In de revolutie, waar de massa zelf op het toneel verschijnt, wordt het klassenbewustzijn praktisch en actief. Een jaar revolutie heeft het Russische proletariaat de scholing gegeven, die het Duitse proletariaat niet kunstmatig kon opdoen door 30 jaar parlementaire en syndicale strijd. Weliswaar zal dit levende, actieve klassengevoel ook in Rusland na het afsluiten van de revolutieperiode en het herstellen van de burgerlijk-parlementaire rechtsstaat merkelijk slinken of veeleer in een verborgen latent bewustzijn omslaan. Even zeker echter zal in Duitsland in een periode van krachtige politieke actie het levende, daadwerkelijke, revolutionaire klassengevoel de breedste en diepste lagen van het proletariaat aangrijpen en wel des te sneller en des te krachtiger naarmate het opvoedingswerk van de sociaaldemocratie omvangrijk is geweest. De resultaten van dit opvoedingswerk en de opzwepende, revolutionaire werking van de gehele hedendaagse Duitse politiek zou zich hierin uiten dat de van de sociaaldemocratie in een ernstige, revolutionaire periode al die scharen zou meeslepen, die nu in schijnbare politieke stompzinnigheid voor alle organisatie pogingen van de sociaaldemocratie en van de syndicaten ontoegankelijk zijn.
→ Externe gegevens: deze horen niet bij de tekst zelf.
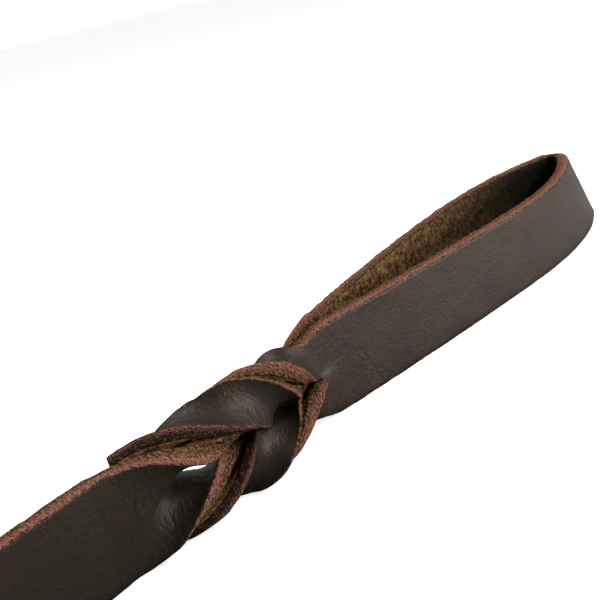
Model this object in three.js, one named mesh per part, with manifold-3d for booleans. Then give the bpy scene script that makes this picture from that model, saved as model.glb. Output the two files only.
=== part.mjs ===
// A leather training leash, standing on the long edge of its strap.
//
// One thick strap is doubled back at each end. At each doubled place both layers are slit
// lengthwise and the loop is pulled through the slit once, so that the two legs beside the slit
// each make a full turn. The big loop is the handle, and the small one carries a swivel bolt snap.
//
// Millimetres, +Z up. The origin is the throat of the handle, on the floor: the handle loop
// lies towards +X, and the strap runs away from it towards -X, turns back and ends at the snap.
import * as THREE from 'three';
import { mergeVertices } from 'three/addons/utils/BufferGeometryUtils.js';
import Module from 'manifold-3d';

const manifoldLibrary = await Module();
manifoldLibrary.setup();

// Strap
const STRAP_WIDTH = 25;
const LAYER = 4;
const GAP = 0.3;
const HALF_GAP = GAP / 2;
const MID_HEIGHT = STRAP_WIDTH / 2;

// Braid: a slit through both layers, and the doubled tail beyond it
const SLIT_LENGTH = 48;
const TAIL_END = 75;
const LEG_HEIGHT = 11.8;
const LEG_AXIS = STRAP_WIDTH / 4;
const LEG_CHAMFER = 2.4;
const LEG_LAYER_GAP = 0.7;
const BRAID_STEPS = 30;

// Handle loop: its outer face in plan, from the near side of the throat round to the far side
const HANDLE_OUTLINE = [
  [0, -4], [59, -3.8], [105.7, -1.2], [128, 4.5], [139.9, 10], [150.5, 17], [154.3, 22.1],
  [152.5, 26.5], [147, 28.6], [132, 30.5], [116.5, 30.9], [92, 28], [67.9, 23], [32, 13.5], [0, 4],
];
const HANDLE_STEPS = 60;
const HANDLE_OPENING_START = 6;
const HANDLE_LEAN = 0.088;

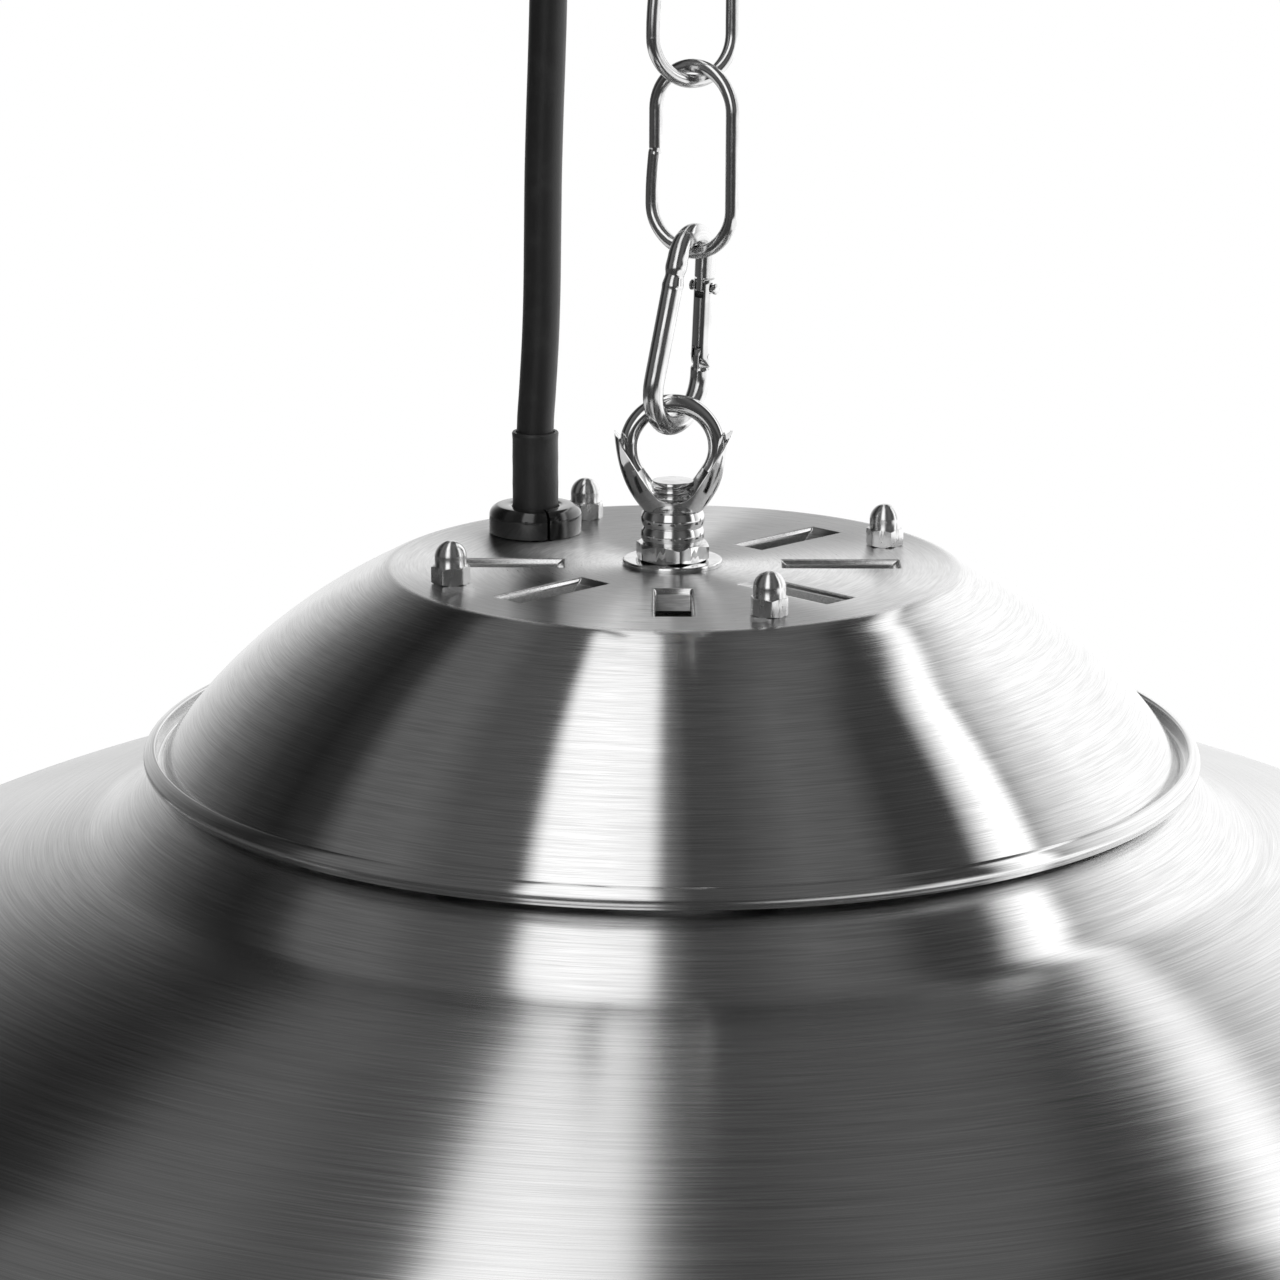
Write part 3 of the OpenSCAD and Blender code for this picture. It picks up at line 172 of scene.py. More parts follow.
def heaterPlace(net):
    # object coordinates, moved so that the heater's axis is the origin
    return net.add("ShaderNodeMapping", None, {"Vector": net.objectPlace(), "Location": (-axisX, 0, -capTop)})


def grey(level):
    return (level, level, level, 1)


# ---- finishes

# "around", "fine", "broad" and "cloud" are scales of noise; lip and slot are heights on the flat top, in metres
capLook = {"dark": grey(0.57), "light": grey(0.88), "dirtTone": grey(0.56), "dirt": 0.2, "dirtRough": 0.03,
           "around": 4.0, "fine": 3000, "grainMore": (2.5, 1.7), "broad": 620, "broadTurn": 0.35, "cloud": 26,
           "shares": (0.45, 0.45, 0.1), "rough": 0.125, "roughSpread": 0.06, "bump": 0.05, "depth": 0.0001,
           "anisotropic": 0.98, "rotation": 0.25, "flatR": 0.0667, "flatCoarser": 0.55, "flatRough": 0.17,
           "lip": (-0.0003, -0.0001), "lipRough": -0.19, "slot": (-0.0016, -0.001), "slotRough": 0.5}
zincLook = {"light": grey(0.78), "dark": grey(0.5), "grain": 900, "tarnish": 0.35, "pits": 0.15, "rough": 0.07,
            "roughSpread": 0.06, "bump": 0.025, "depth": 0.0002, "lines": 5.0, "lineLength": 90, "lineDepth": 0.00004}
plasticLook = {"grain": 1500, "rough": 0.4, "roughSpread": 0.1, "rubbed": 0.1, "bump": 0.15, "depth": 0.0002,
               "coat": 0.0, "coatRough": 0.12}


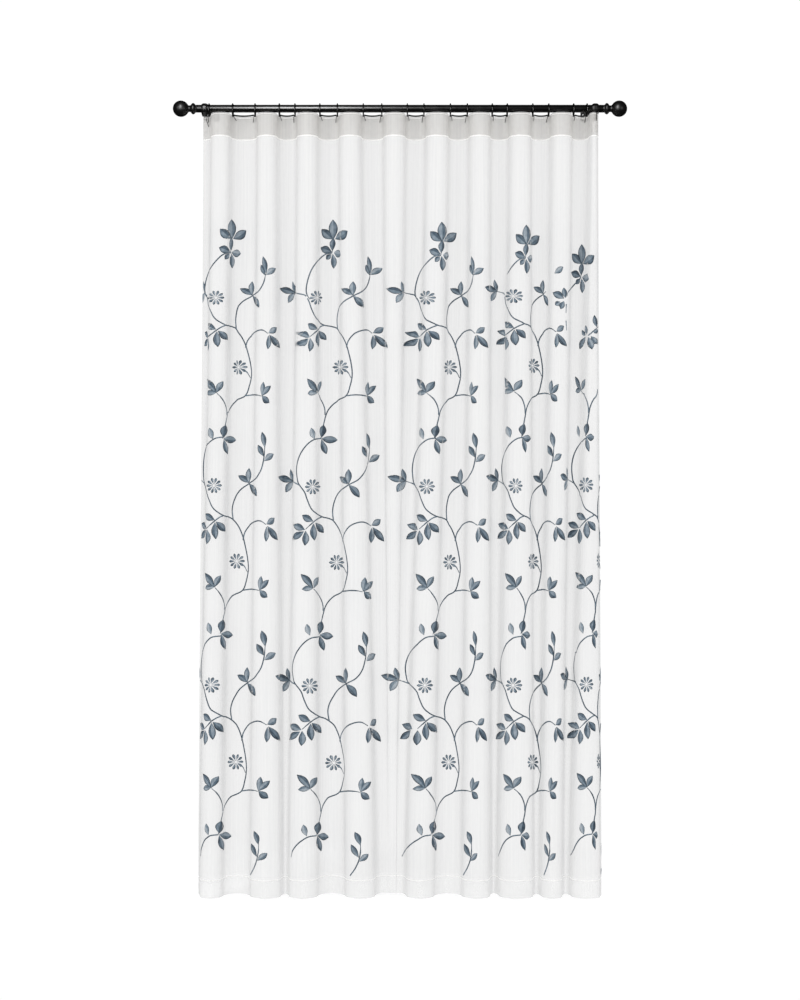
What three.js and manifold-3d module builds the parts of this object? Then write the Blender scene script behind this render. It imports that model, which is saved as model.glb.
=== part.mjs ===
// A sheer voile curtain hung by rings and hooks from a black pole with ball ends.
// Millimetres, +Z up. The room is on the -Y side and the wall is the plane Y = 0.
// The origin is on the wall, level with the pole and midway between its two brackets.
import * as THREE from 'three';
import { mergeVertices } from 'three/addons/utils/BufferGeometryUtils.js';
import Module from 'manifold-3d';

const wasm = await Module();
wasm.setup();

const GAP = 0.3;

// Flat sides that stand for each round shape
const SIDES = { pole: 24, finial: 18, cup: 20, boss: 16, arm: 12, ring: 16, wire: 6, link: 8 };

// Pole and its ends
const POLE_RADIUS = 12;
const POLE_HALF_LENGTH = 636;
const POLE_OUT = 100;
const BEAD = { radius: 17.5, centre: 648, halfLength: 9.5, fromDegrees: 42, toDegrees: 138 };
const WAIST_RADIUS = 10;
const BALL = { radius: 25.2, centre: 686.6, fromDegrees: 28, toDegrees: 180 };

// Wall brackets
const BRACKET_X = 612;
const CUP = { radius: 16.6, halfWidth: 9.5, lip: 14.4, crown: 4.3 };
const BOSS = { topRadius: 11, bottomRadius: 7.5, bottom: -24 };
const ARM = { radius: 6, leavesCup: 73.5, reachesPlate: 26 };
const PLATE = { x: 600, width: 50, height: 40, thickness: 5, corner: 6 };
const SCREW_HOLE = { radius: 2.6, apart: 34 };

// Rings, hooks and the short cords from ring to ring
const RING = { radius: 19.5, wire: 2, besideCloth: 6 };
const HOOK = { wire: 1.2, eye: 3.75, across: 3.8, eyeDegrees: [135, 100, 66, 33, 0], neck: 2.5 };
const HOOK_TIP = { atFoldStart: -31, atFoldEnd: -37, leftEnd: -50, rightEnd: -45 };
const LEFT_HOOK = { fromBracket: 5.5, straight: 6, bend: 5 };
const RIGHT_HOOK = { aboveCloth: 2.4, bend: 3 };
const LINK = { radius: 2.5, forward: 6.5, endHeight: -21.8, sag: 3, fromRing: 0.9, steps: 6 };

// The cloth and the tape behind its top
const CLOTH_THICKNESS = 1.2;
const CLOTH_TOP = -18;
const CLOTH_BOTTOM = -2467.5;
const HEADING_BOTTOM = -91;
const HEM_DEPTH = 56;
const TAPE = { thickness: 1.2, inset: 2 };
const LEFT_EDGE = { heading: -620.5, hem: -636 };
const FOLD_ROUNDNESS = { heading: 2.7, body: 2, softensOver: 290 };
const QUARTER_DEGREES = [0, 36, 67, 90];
const BODY_ROWS = 8;

// A row for each fold from the left: where it ends across the window, and how far its crest
// stands towards the room (minus is towards the wall), at the heading and at the hem.
// The last row is the cloth's right edge.
const FOLDS = table(['headingEnd', 'headingDepth', 'hemEnd', 'hemDepth'], [
  [-592, -38, -628, -34],
  [-530, 40, -555, 41],
  [-448, -38, -470, -38],
  [-384, 40, -373, 42],
  [-323, -38, -348, -30],
  [-257, 41, -257, 41],
  [-190, -39, -172, -41],
  [-121, 40, -78, 41],
  [-51, -39, -38, -41],
  [17, 41, -12, -40],
  [81, -38, 19, -41],
  [152, 40, 107, 41],
  [217, -38, 194, -38],
  [283, 40, 282, 42],
  [342, -39, 310, -40],
  [410, 41, 417, 43],
  [472, -38, 442, -30],
  [538, 40, 508, 41],
  [592, -38, 536, -30],
  [616, 37, 625, 42],
  [620.5, 10, 632, -5],
]);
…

Zes maanden revolutionaire periode zullen bij de ongeorganiseerde massa’s volbrengen wat tien jaar volksvergaderingen en vlugschrift colportage niet vermochten. En wanneer in Duitsland de toestanden de rijpheidsgraad voor een dergelijke periode bereikt hebben, zullen in de strijd de tot op heden ongeorganiseerde, de meest verachterde lagen natuurlijkerwijze de radicaalsten, de onstuimigsten zijn, en niet het meegesleepte element vormen.

Komt het tot massastakingen in Duitsland, dan zullen zeker niet de meest georganiseerden (vast niet de boekdrukkers), maar wel de niet of helemaal niet georganiseerden, zoals mijnwerkers, textielarbeiders, misschien wel de landarbeiders, de grootste daadwerkelijke ijver aan de dag leggen.

Op deze wijze echter komen we in Duitsland tot hetzelfde besluit wat betreft de wezenlijke taak van de leiding, van de rol van de sociaaldemocratie tegenover de massastakingen, als bij de ontleding van de Russische gebeurtenissen. Verlaten we namelijk het pedante schema van een kunstmatig door partij en syndicaat gecommandeerde demonstratieve massastaking van de georganiseerde minderheid, en beschouwen we het levende beeld van een uit de scherpste toespitsing van de klassentegenstellingen en de politieke toestand met oerkracht ontstane volksbeweging, die zich zowel in politieke als in economische stormachtige massakampen en massastakingen ontlaadt, zo moet klaarblijkelijk de taak van de sociaaldemocratie niet in de technische voorbereiding en leiding van de massastaking, veeleer echter in de politieke leiding van de hele beweging bestaan.

De sociaaldemocratie is de meest ontwikkelde, meest klassenbewuste voorhoede van het proletariaat. Ze kan en mag niet met gekruiste armen fatalistisch op de intrede van de ‘revolutionaire situatie’ wachten, wachten tot de spontane volksbeweging uit de lucht valt. Integendeel, ze moet zoals altijd de ontwikkeling van de gebeurtenissen vooruitijlen, trachten te verhaasten. Dit kan zij echter niet door op geschikte of ongeschikte tijd plotseling het ‘parool’ voor een massastaking te geven, maar in de eerste plaats door de breedste proletarische lagen voor te lichten over het onvermijdelijke intreden van deze revolutionaire periode, de maatschappelijke factoren die er toe leiden en de politieke gevolgtrekkingen die men er uit maken moet.

Indien brede proletarische lagen voor een politieke massa-actie gewonnen worden, en omgekeerd, indien de sociaaldemocratie bij een massabeweging de werkelijke leiding in handen krijgen en behouden, de hele beweging in de politieke betekenis in haar macht kan krijgen, dan moet ze met klaarheid, logica en vastberadenheid de tactiek en de doelstellingen in de komende strijdperiode bij het Duitse proletariaat doen doordringen.